A village in Nigeria has had its only drinkable water supply contaminated after a deadly suicide bomb attack.
Mallam Muhammad Mus, an elder in Molai village in Borno state, showed a local journalist the well where body parts had landed after a bomb attack on Tuesday
“As you can see, we can drink no more for it even though a government official told us that Governor Kashim Shettima will soon visit us.”
Twenty-one people were reportedly killed in the attack, many of them civilians, when suicide bombers attempted to drive vehicles filled with explosives into a checkpoint in troubled northeastern Nigeria.
Action on Armed Violence records casualties from IED attacks based on reports in English-language media reports.
Tuesday’s attack follows a drop in the number of civilian casualties caused by IEDs in Nigeria last year. Casualties fell from over a thousand in 2012 to just over 150 in 2013.
However, this year has seen a return of large IED attacks killing and injuring civilians. In the first three months of 2014 AOAV has already recorded five IED attacks in Nigeria, which killed and injured 183 civilians, more than the entirety of 2013.
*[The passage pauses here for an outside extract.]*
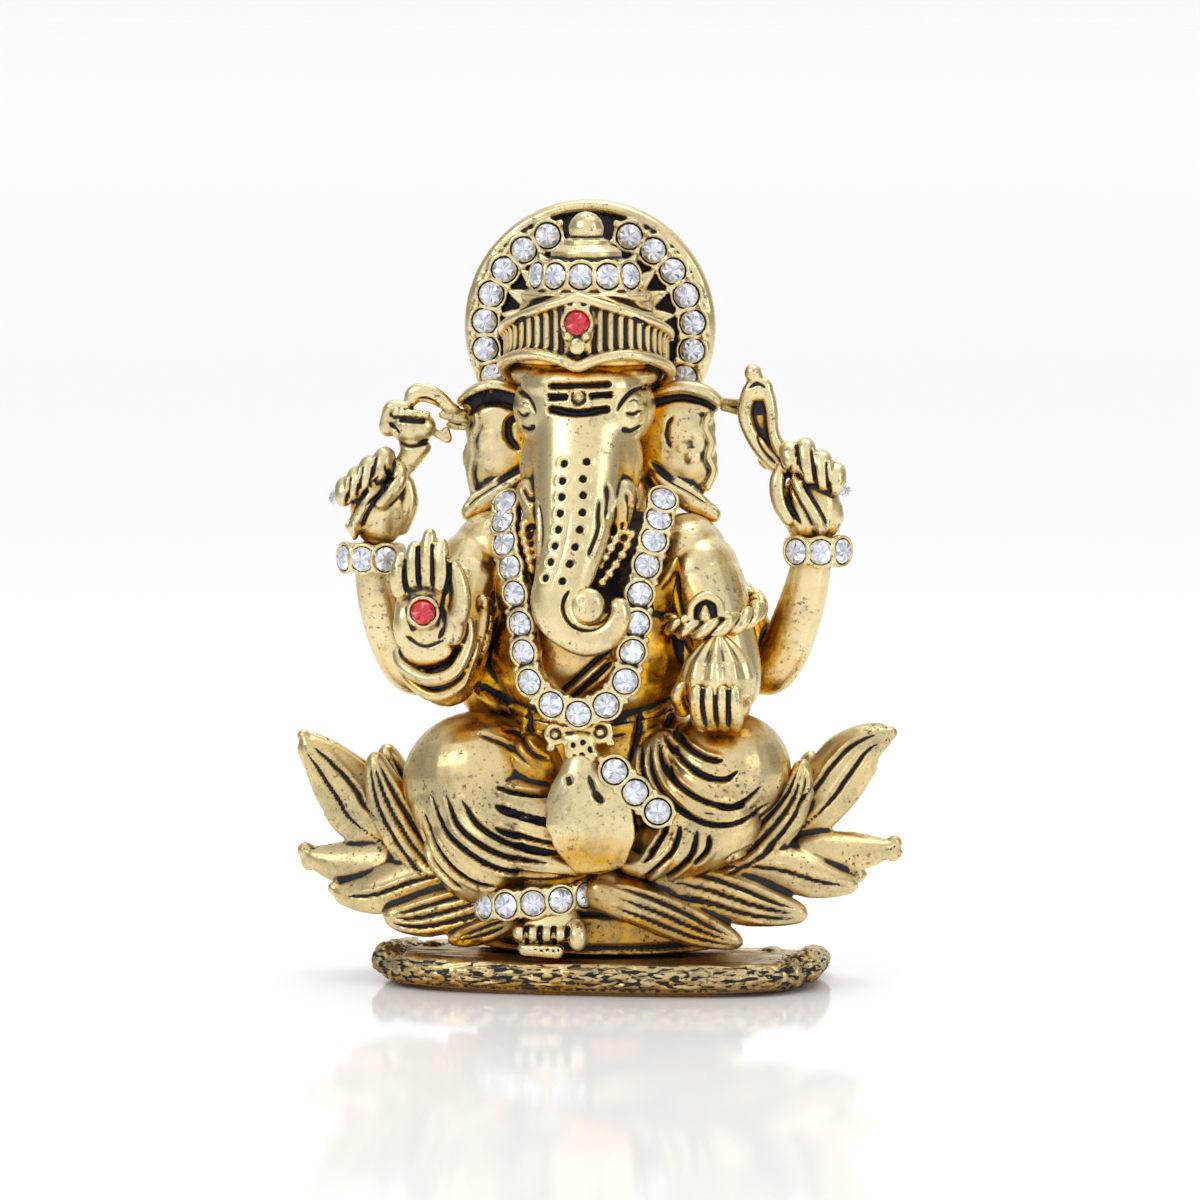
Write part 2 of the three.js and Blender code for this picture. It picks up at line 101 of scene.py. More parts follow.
# %% Camera
CAMERA_AZIMUTH, CAMERA_ELEVATION = math.radians(8.0), math.radians(5.5)
CAMERA_DISTANCE = 0.75
FRAME_WIDTH = 0.1224
aim = Vector((0, 0, 39.1 * MM))
towards = Vector((
    math.sin(CAMERA_AZIMUTH) * math.cos(CAMERA_ELEVATION),
    -math.cos(CAMERA_AZIMUTH) * math.cos(CAMERA_ELEVATION),
    math.sin(CAMERA_ELEVATION),
))
camera_data = bpy.data.cameras.new("camera")
camera = bpy.data.objects.new("camera", camera_data)
bpy.context.collection.objects.link(camera)
camera.location = aim + towards * CAMERA_DISTANCE
camera.rotation_euler = (-towards).to_track_quat("-Z", "Y").to_euler()
camera_data.sensor_width = 36
camera_data.lens = camera_data.sensor_width * CAMERA_DISTANCE / FRAME_WIDTH
camera_data.clip_start, camera_data.clip_end = 0.01, 20
bpy.context.scene.camera = camera
print(f"lens {camera_data.lens:.0f} mm")

# %% [markdown]
# ## Colours and nodes
# A colour is written as the hex value that a paint program shows, and one function turns it into the
# linear numbers that Blender works in. One small function adds a node with its settings and links.


# %% Colour and node helpers
def colour(hex_value):
    """Linear red, green, blue and alpha of an sRGB hex colour."""
    parts = [int(hex_value[i:i + 2], 16) / 255 for i in (1, 3, 5)]
    return [*(v / 12.92 if v <= 0.04045 else ((v + 0.055) / 1.055) ** 2.4 for v in parts), 1.0]


def add(tree, kind, *inputs, take=0, **named):
    """Adds a node and gives one of its outputs. inputs are values or sockets, in the node's own order.
    Of the named ones, those that start with a capital are inputs too, and the others are settings."""
    node = tree.nodes.new("ShaderNode" + kind)
    sockets = dict(enumerate(inputs))
    for name, value in named.items():
        if name[0].isupper():
            sockets[name] = value
        else:
            setattr(node, name, value)
    for name, value in sockets.items():
        if isinstance(value, bpy.types.NodeSocket):
            tree.links.new(value, node.inputs[name])
        else:
            node.inputs[name].default_value = value
    return node.outputs[take]


def ramp(tree, factor, *stops):
    """A colour ramp. Each stop is (position, hex colour or grey value)."""
    output = add(tree, "ValToRGB", factor)
    elements = output.node.color_ramp.elements
    while len(elements) < len(stops):
        elements.new(0.5)
    for element, (position, value) in zip(elements, stops):
        element.position = position
        element.color = colour(value) if isinstance(value, str) else (value, value, value, 1)
    return output


def new_material(name):
    """An empty node material: its tree and its shader."""
    material = bpy.data.materials.new(name)
    material.use_nodes = True
    tree = material.node_tree
    return material, tree, tree.nodes["Principled BSDF"]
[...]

These casualties are only part of the story. The horrific details emerging following the Molai bombing illustrate the wide-ranging effects which IED incidents can have. Although most of the focus in the aftermath is focused on those directly killed or injured by the blast, many more people are harmed indirectly. This can be through damage and destruction of people’s homes and infrastructure, or it can be through losing a loved one and irreparably changing social structures.
Markets are a frequent target of these attacks. In the first three months of this year AOAV has already recorded three IED attacks in markets in Nigeria killing and injuring a combined 150 civilians. Alongside those directly affected, many more people will suffer economically through damage to their shops and stalls as well as having to deal with customers reluctant to return to the site of such an attack.